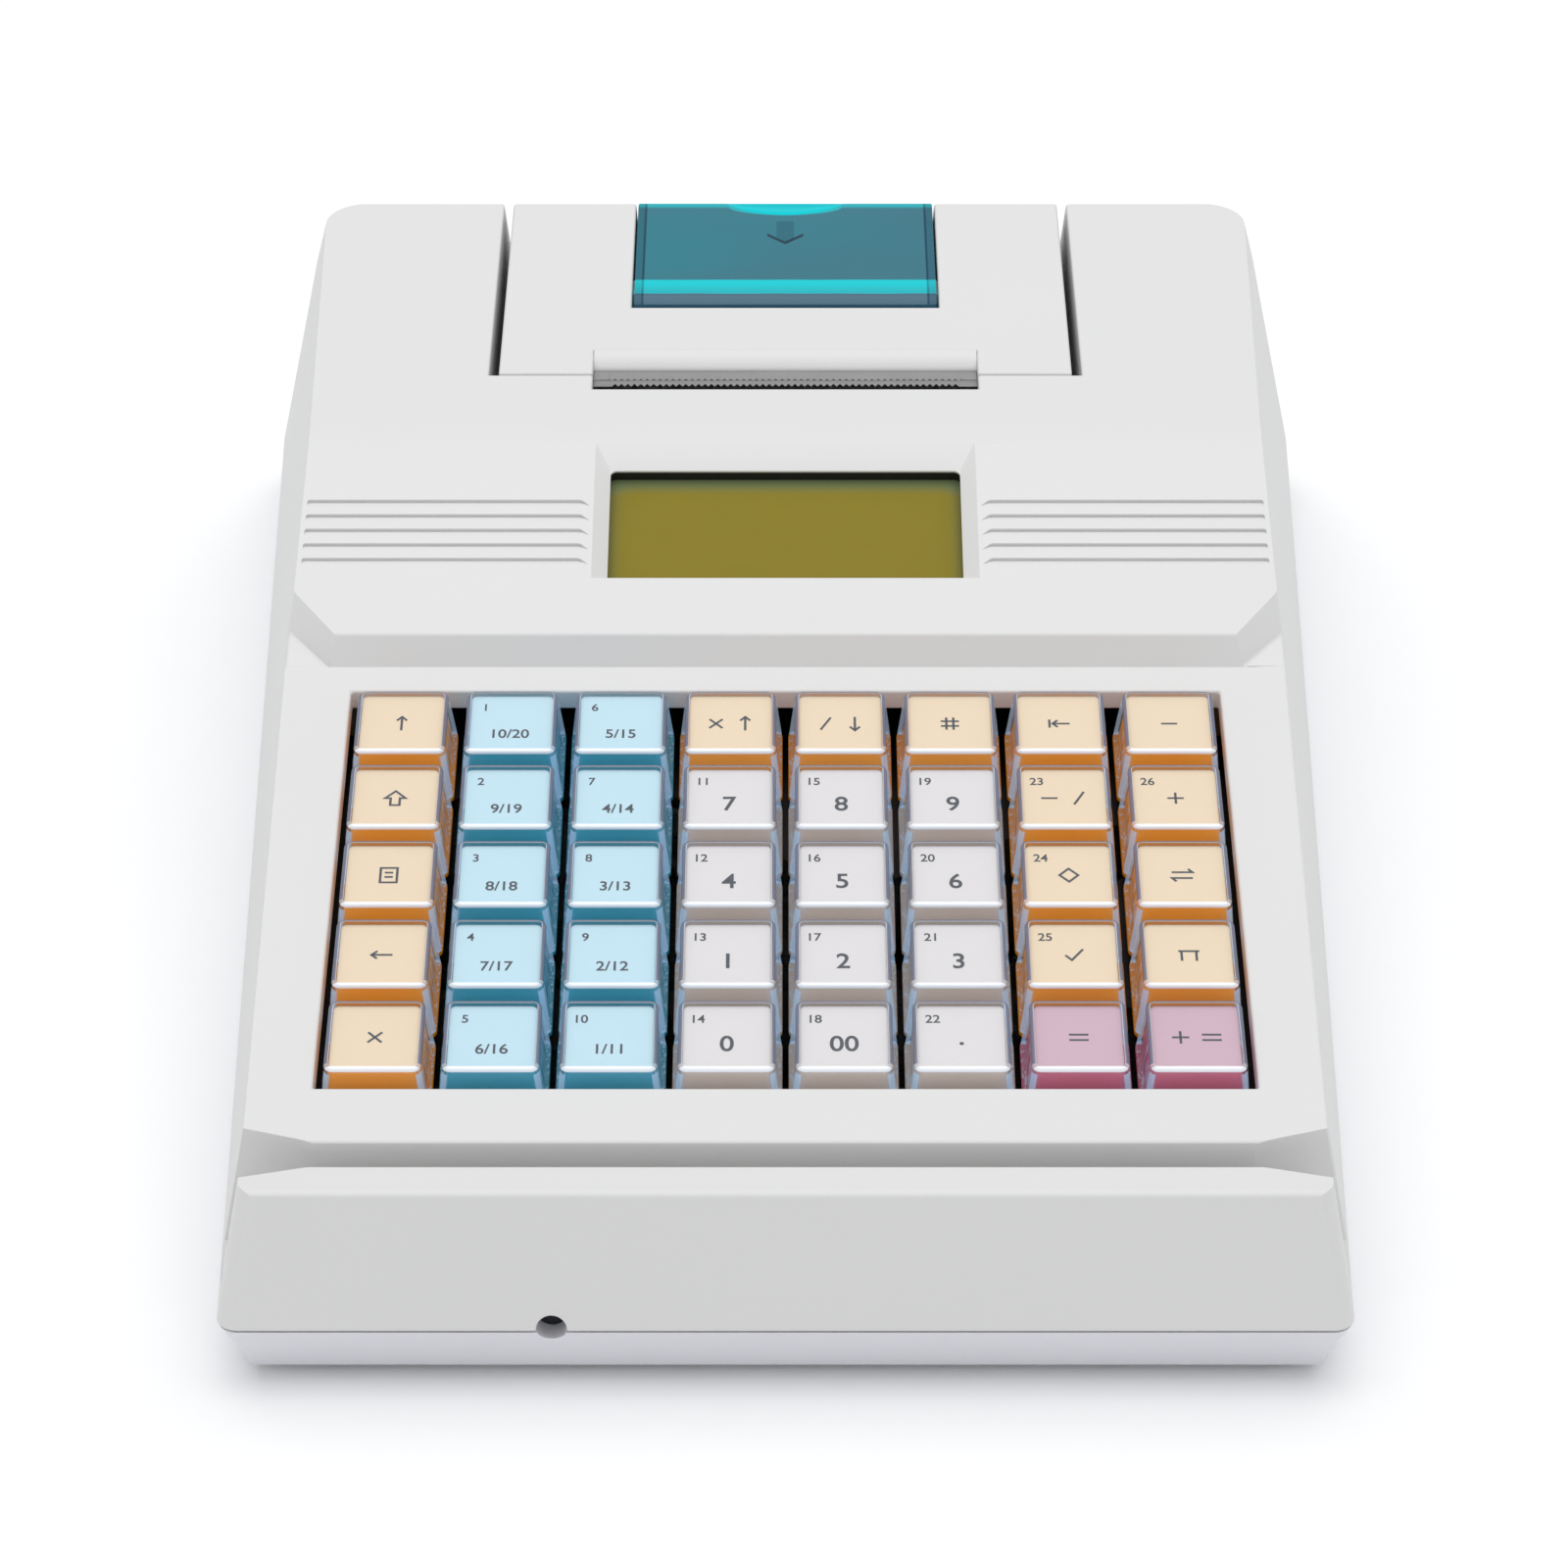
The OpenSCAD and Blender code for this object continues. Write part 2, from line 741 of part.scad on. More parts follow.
// A key: a coloured base with a square stem, a label card and a clear cap over both
module key(row, col) in_case() on_deck() at_key(row, col) {
    skirt = 1;
    cap_t = 0.7;
    card_z = key_proud - cap_t - 0.05;
    card_t = 0.3;
    card_r = 1;
    inner_foot = key_foot - 2 * cap_t;
    inner_top = key_top - 2 * cap_t;
    card_half = inner_top / 2 - 0.1;
    ceiling = switch_top + key_travel + 0.5;
    color(key_colour(row, col)) {
        difference() {
            union() {
                taper(inner_foot - 0.4, inner_top - 0.4, foot_w, card_z - card_t - 0.05);
                slab([key_foot, key_foot], foot_w, foot_w + skirt);
            }
            taper(14, 11.2, foot_w - 0.01, ceiling);
        }
        slab([4.1, 4.1], switch_top - 2, ceiling + 0.5);
    }
    color(key_colour(row, col))
        translate([0, 0, card_z - card_t]) linear_extrude(card_t) offset(r = card_r, $fn = 16)
            square(2 * (card_half - card_r), center = true);
    color([0.9, 0.95, 1, 0.35]) difference() {
        rounded_taper(foot_w + skirt + 0.1, key_proud);
        taper(inner_foot, inner_top, foot_w + skirt, key_proud - cap_t);
    }
}

// Outside of the clear cap, with rounded upright edges
module rounded_taper(z0, z1) {
    edge_r = 1.4;
    hull() for (end = [[key_foot, z0, 0.01], [key_top, z1 - 0.01, 0.01]])
        translate([0, 0, end[1]]) linear_extrude(end[2]) offset(r = edge_r, $fn = 16)
            square(end[0] - 2 * edge_r, center = true);
}

// Left column and the rows of functions are cream, the next two columns blue, the number
// block white and the two large totals rose
function key_colour(row, col) =
    col == 1 || col == 2 ? sky :
    row == key_rows - 1 && col > 5 ? rose :
    row > 0 && col > 2 && col < 6 ? pale : cream;

// Circuit boards and sockets

module main_board() in_case() {
    board_mid = (main_board_from + main_board_to) / 2;
    color(board_green) translate([0, board_mid, 0]) slab(
        [2 * main_board_half, main_board_to - main_board_from], main_board_z, main_board_top);
    color(black) for (x = [-24, 8]) translate([x, 180, 0])
        slab([16, 16], main_board_top, main_board_top + 1.6);
    color(black) for (x = [-50, -36, 46]) translate([x, 146, main_board_top])
        cylinder(13, r = 5);
    color([0.9, 0.88, 0.8]) for (x = [-20, 14]) translate([x, 138, 0])
        slab([26, 6], main_board_top, main_board_top + 8);
    color(steel) translate([44, 196, main_board_top]) cylinder(3.2, r = 10);
}

module rear_ports() color(black) in_case() {
    for (x = jack_x) translate([x, port_face - jack.y + 1, main_board_top]) difference() {
        translate([-jack.x / 2, 0, 0]) cube(jack);
        translate([-5.9, jack.y - 11, 2]) cube([11.8, 11 + over, 8.4]);
    }
    translate([inlet_x, port_face - inlet.y + 1, main_board_top]) difference() {
        translate([-inlet.x / 2, 0, 0]) cube(inlet);
        translate([0, inlet.y - 9.5, inlet.z / 2]) rotate([-90, 0, 0]) cylinder(9.5 + over, r = inlet_r);
    }
    translate([inlet_x, port_face - 9, main_board_top + inlet.z / 2]) rotate([-90, 0, 0])
        cylinder(8.5, r = 1);
}

// Printer

// Side view of the case's top deck, rear corner and rear wall, drawn in by an inset
module cover_outline(inset) {
    offset(delta = -inset) polygon([
        [seam_y - 30, top_z(seam_y - 30)], rear_top, corner_low,
        [rear_y(tray_h), tray_h], [seam_y - 30, tray_h]
    ]);
}

// A shell under that outline, from one inset to another
module cover_band(outer, inner) {
    difference() {
        cover_outline(outer);
        cover_outline(inner);
    }
}

// Everything behind the seam and above the hinge
module cover_reach() {
    polygon([
        [seam_y + seam_gap, hinge_z - 3], [seam_y + seam_gap, reach], [reach, reach],
        hinge + reach / 4 * rear_out, hinge - 6 * rear_out
    ]);
}

// Side view of the lid's opening, past the lid by a gap
module lid_outline(gap) {
    low = lid_end + gap * rear_down;
    front = lid_front + lid_gap - gap;
    polygon([
        [front, low.y - over], [front, reach], [reach, reach],
        low + reach / 4 * rear_out, low - 14 * rear_out
    ]);
}

// Lip that rolls from the cover's top down to the tear bar, with a level underside
module lip_outline() {
    root = exit_end + 4;
    polygon(concat(
        [[root, top_z(exit_end) - lip_drop]],
        [for (a = [0 : 5 : lip_turn]) lip_centre + lip_r * [-sin(a), cos(a)]],
        [[root, lip_edge.y]]
    ));
}

module printer_cover() color(case_white) in_case() difference() {
    union() {
        difference() {
            union() {
                across(cover_w) intersection() {
                    cover_band(0, cover_t);
                    cover_reach();
                }
                both_sides() between(cover_half - 2, cover_half) intersection() {
                    cover_band(0, 9);
                    cover_reach();
                }
                across(cover_w) intersection() {
                    cover_band(0, 7);
                    translate([seam_y + seam_gap, hinge_z]) square([cover_t, reach]);
                }
            }
            across(2 * exit_half) translate([seam_y - over, 0])
                square([exit_back + over, reach]);
            across(2 * (lid_half + lid_gap)) lid_outline(lid_gap);
        }
        across(2 * exit_half + 0.02) lip_outline();
        lid_ledges();
        across(cover_w) translate(hinge) circle(knuckle_r);
        across(2 * (bay_half + wall - 0.3)) translate(hinge) circle(pin_r);
        lid_ears();
    }
    across(2 * (lid_half + lid_gap + 2.1)) translate(lid_axis) circle(lid_pin_r + fit);
}

// Ledges across the cover's opening, close under the lid: one behind its rolled front and one
// under its rear edge
module lid_ledges() {
    across(2 * (lid_half + ledge_seat)) intersection() {
        cover_band(lid_t + seat_gap, lid_t + seat_gap + ledge_t);
        union() {
            translate(lid_end) rotate(-rear_lean) translate([-over, -3]) square([2 * over, 8]);
            translate(lid_axis + [lid_boss_r + 0.6, 0]) square([ledge_l, lid_r]);
        }
    }
}

// Ears under the cover that hold the lid's pins
module lid_ears() {
    x0 = lid_half + lid_gap;
    both_sides() between(x0, x0 + 2.4) intersection() {
        union() {
            translate(lid_axis) circle(3.4);
            translate(lid_axis - [3.4, 0]) square([6.8, lid_r]);
        }
        cover_outline(0.5);
    }
}

module paper_lid() color(teal) in_case() difference() {
    union() {
        across(lid_w) difference() {
            intersection() {
                cover_band(0, lid_t);
                lid_outline(0);
            }
            translate([0, -reach / 2]) square([lid_axis.x, reach * 1.5]);
        }
        across(lid_w) lid_roll(lid_r, lid_r - lid_t);
        both_sides() between(lid_half - 2, lid_half) lid_roll(lid_r, 0);
        both_sides() between(lid_half - 2, lid_half + lid_gap + 2)
            translate(lid_axis) circle(lid_pin_r);
        both_sides() between(lid_half - 2, lid_half) translate(lid_axis) circle(lid_boss_r);
        intersection() {
            across(3 * lid_half / 2) intersection() {
                cover_outline(0.2);
                lid_outline(2);
            }
            scoop(scoop_r + lid_t);
        }
    }
    scoop(scoop_r);
}

// Rolled front of the lid, a little over a quarter of a ring
module lid_roll(outer, inner) {
    intersection() {
        translate(lid_axis) difference() {
            circle(outer);
            circle(inner);
        }
        translate([lid_axis.x - 2 * lid_r + 0.05, lid_axis.y - lid_r / 4]) square(2 * lid_r);
    }
}

// Finger scoop at the lid's top rear edge: a ball that dips into the edge
module scoop(r) {
    out = [sin(scoop_lean), cos(scoop_lean)];
    at = rear_top + (scoop_r - scoop_dip) * out;
    translate([0, at.x, at.y]) sphere(r, $fn = 96);
}

// Serrated strip under the cover's lip, with its teeth past the lip's edge
module tear_bar() color(steel) in_case() {
    tooth_w = 1.2;
    tooth_l = 0.8;
    stand_out = 1.2;
    strip_l = 7;
    teeth = floor(2 * (exit_half - 2.5) / tooth_w);
    half = teeth * tooth_w / 2;
    translate([0, lip_edge.x, lip_edge.y - tear_t]) linear_extrude(tear_t) polygon(concat(
        [[-half, strip_l]],
        [
            for (i = [0 : 2 * teeth])
                [-half + i * tooth_w / 2, -stand_out + (i % 2 == 0 ? tooth_l : 0)]
        ],
        [[half, strip_l]]
    ));
}

// Base plate, side plates and the cradle of the motor
module printer_frame() color(steel) in_case() {
    low = bay_floor;
    top = bay_floor + frame_t;
    y0 = bay_front + 2.5;
    y1 = pinion_at.x + 5.5;
    translate([-frame_x - frame_t - 2, y0, low])
        cube([frame_x + frame_t + 2 + motor_x + motor_len + 0.5, y1 - y0, frame_t]);
    both_sides() between(frame_x, frame_x + frame_t) difference() {
        polygon([
            [y0 + 1, low], [platen.x + 11, low], [platen.x + 8, platen.y + 4],
            [platen.x + 4, platen.y + 7], [platen.x - 4, platen.y + 7], [y0 + 3, platen.y + 2]
        ]);
        translate(platen) circle(shaft_r + fit);
    }
    between(motor_x, motor_x + motor_len) difference() {
        translate([pinion_at.x - 8, low]) square([13.5, pinion_at.y - low - 3]);
        translate(pinion_at) circle(motor_r + 0.05);
    }
}

module platen_roller() in_case() {
    color(black) across(2 * platen_half) translate(platen) circle(platen_r);
    color(steel) between(-frame_x - frame_t - 1.5, gear_x + gear_w + 0.5)
        translate(platen) circle(shaft_r);
}

// Involute gear outline around the origin, with a tooth on the X axis
function inv(a) = tan(a) * 180 / PI - a;
function flank(teeth, r, play) =
    let (base = gear_module * teeth / 2 * cos(20))
        90 / teeth * (1 - play) + inv(20) - (r > base ? inv(acos(base / r)) : 0);
function gear_outline(teeth, addendum, play) =
    let (
        pitch_r = gear_module * teeth / 2,
        root_r = pitch_r - 1.15 * gear_module,
        tip_r = pitch_r + addendum * gear_module,
        base = pitch_r * cos(20),
        low = max(root_r, base),
        rise = [for (i = [0 : 3]) low + (tip_r - low) * i / 3]
    )
    [
        for (i = [0 : teeth - 1], side = [-1, 1], k = [0 : 4])
            let (
                j = side < 0 ? k : 4 - k,
                r = j == 0 ? root_r : rise[j - 1],
                a = 360 * i / teeth + side * flank(teeth, r, play)
            )
            r * [cos(a), sin(a)]
    ];

module platen_gear() color([0.93, 0.92, 0.88]) in_case() between(gear_x, gear_x + gear_w) {
    translate(platen) rotate(mesh_angle) difference() {
        polygon(gear_outline(platen_teeth, 0.85, 0.06));
        circle(shaft_r + 0.02);
    }
}

module motor_pinion() color(steel) in_case() {
    half_tooth = pinion_teeth % 2 == 0 ? 180 / pinion_teeth : 0;
    between(gear_x, gear_x + gear_w) translate(pinion_at) rotate(mesh_angle + half_tooth)
        polygon(gear_outline(pinion_teeth, 0.85, 0.06));
    between(gear_x, motor_x + motor_len - 2) translate(pinion_at) circle(pinion_shaft_r);
}

module feed_motor() color(steel) in_case() {
    between(motor_x, motor_x + motor_len) translate(pinion_at) difference() {
        circle(motor_r);
        circle(pinion_shaft_r + fit);
    }
}

// Thermal head on its heat sink, which stands on the frame
module print_head() in_case() {
    back = platen.x - platen_r - 3.2;
    low = bay_floor + frame_t;
    color(steel) translate([-platen_half, back, low])
        cube([2 * platen_half, 2.2, platen.y + 7 - low]);
    color(black) translate([-platen_half, back + 2.2, platen.y - 7])
        cube([2 * platen_half, 0.7, 14]);
}

// Card reader behind the slot, with its nose in the slot's far wall
module card_reader() color(black) in_case() {
    translate([-20, deck_start.x + wall + 0.1, slot_z + 0.6]) cube([40, 6.4, 13]);
    intersection() {
        translate([-5.5, slot_mid + slot_foot / 2 - 0.1, slot_z + 3]) cube([11, 2 * wall, 7]);
        translate([0, slot_mid + slot_foot / 2 + 15.1, slot_z]) cylinder(16, r = 15, $fn = 96);
    }
}

// Fasteners and feet

module housing_screws() color(steel) in_case() screw_places() {
    translate([0, 0, 3]) cylinder(2.5, r = 2 * screw_r);
    translate([0, 0, 3]) cylinder(tray_h + 8, r = screw_r);
}

module rubber_feet() color([0.2, 0.2, 0.2]) in_case() feet_places() {
    translate([0, 0, -foot_h]) cylinder(foot_h + 1, r = foot_r);
}

base_tray();
upper_housing();
printer_cover();
paper_lid();
tear_bar();
lcd_module();
switch_plate();
key_switches();
keyboard_pcb();
main_board();
rear_ports();
printer_frame();
platen_roller();
platen_gear();
feed_motor();
motor_pinion();
print_head();
card_reader();
housing_screws();
rubber_feet();
for (row = [0 : key_rows - 1]) for (col = [0 : key_cols - 1]) {
    key(row, col);
}
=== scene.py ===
"""Ticket register: finishes, key caps, legends, display, printer trim and studio.

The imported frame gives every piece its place. This file dresses the frame's own nodes, builds the
pieces that need more than one material, and sets up the camera and the light.
"""

from __future__ import annotations

import json
import logging
import math
from dataclasses import dataclass, field
from enum import Enum
from typing import Iterable, Mapping, Sequence, Union

import bmesh
import bpy
from mathutils import Matrix, Vector

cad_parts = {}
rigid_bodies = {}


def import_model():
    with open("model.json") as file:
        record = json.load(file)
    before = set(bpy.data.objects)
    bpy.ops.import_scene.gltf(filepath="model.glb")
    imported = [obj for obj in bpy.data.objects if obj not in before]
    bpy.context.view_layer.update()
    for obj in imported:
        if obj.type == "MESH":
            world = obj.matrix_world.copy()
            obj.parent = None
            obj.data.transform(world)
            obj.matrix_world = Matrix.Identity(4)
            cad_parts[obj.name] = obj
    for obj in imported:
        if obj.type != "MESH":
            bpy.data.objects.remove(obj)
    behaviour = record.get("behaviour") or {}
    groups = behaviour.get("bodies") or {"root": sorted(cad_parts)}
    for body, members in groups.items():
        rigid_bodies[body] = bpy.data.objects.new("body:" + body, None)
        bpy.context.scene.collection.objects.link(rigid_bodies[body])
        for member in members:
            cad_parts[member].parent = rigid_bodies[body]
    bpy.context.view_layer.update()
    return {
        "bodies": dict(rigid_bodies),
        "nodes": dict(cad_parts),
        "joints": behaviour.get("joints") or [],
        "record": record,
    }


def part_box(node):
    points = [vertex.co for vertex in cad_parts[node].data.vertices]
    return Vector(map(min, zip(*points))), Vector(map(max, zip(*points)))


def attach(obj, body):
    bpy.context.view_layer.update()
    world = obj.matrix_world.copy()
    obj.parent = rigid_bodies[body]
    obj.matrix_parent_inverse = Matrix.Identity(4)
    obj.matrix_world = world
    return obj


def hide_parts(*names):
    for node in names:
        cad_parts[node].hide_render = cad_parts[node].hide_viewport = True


LOG = logging.getLogger("ticket_register")
MM = 0.001
Colour = tuple[float, float, float, float]
Levels = tuple[float, float]
Stretch = tuple[float, float, float]
BLACK = (0.0, 0.0, 0.0, 1.0)
# Cosine of how far a face may look away from a direction and still face it
FACING = 0.97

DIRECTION
Return exactly the lines from the line that has "module rubber_feet() color([0.2, 0.2, 0.2])" to the line that has "record = json.load(file)", both of them included.

COMPLETED EXERCISE
module rubber_feet() color([0.2, 0.2, 0.2]) in_case() feet_places() {
    translate([0, 0, -foot_h]) cylinder(foot_h + 1, r = foot_r);
}

base_tray();
upper_housing();
printer_cover();
paper_lid();
tear_bar();
lcd_module();
switch_plate();
key_switches();
keyboard_pcb();
main_board();
rear_ports();
printer_frame();
platen_roller();
platen_gear();
feed_motor();
motor_pinion();
print_head();
card_reader();
housing_screws();
rubber_feet();
for (row = [0 : key_rows - 1]) for (col = [0 : key_cols - 1]) {
    key(row, col);
}
=== scene.py ===
"""Ticket register: finishes, key caps, legends, display, printer trim and studio.

The imported frame gives every piece its place. This file dresses the frame's own nodes, builds the
pieces that need more than one material, and sets up the camera and the light.
"""

from __future__ import annotations

import json
import logging
import math
from dataclasses import dataclass, field
from enum import Enum
from typing import Iterable, Mapping, Sequence, Union

import bmesh
import bpy
from mathutils import Matrix, Vector

cad_parts = {}
rigid_bodies = {}


def import_model():
    with open("model.json") as file:
        record = json.load(file)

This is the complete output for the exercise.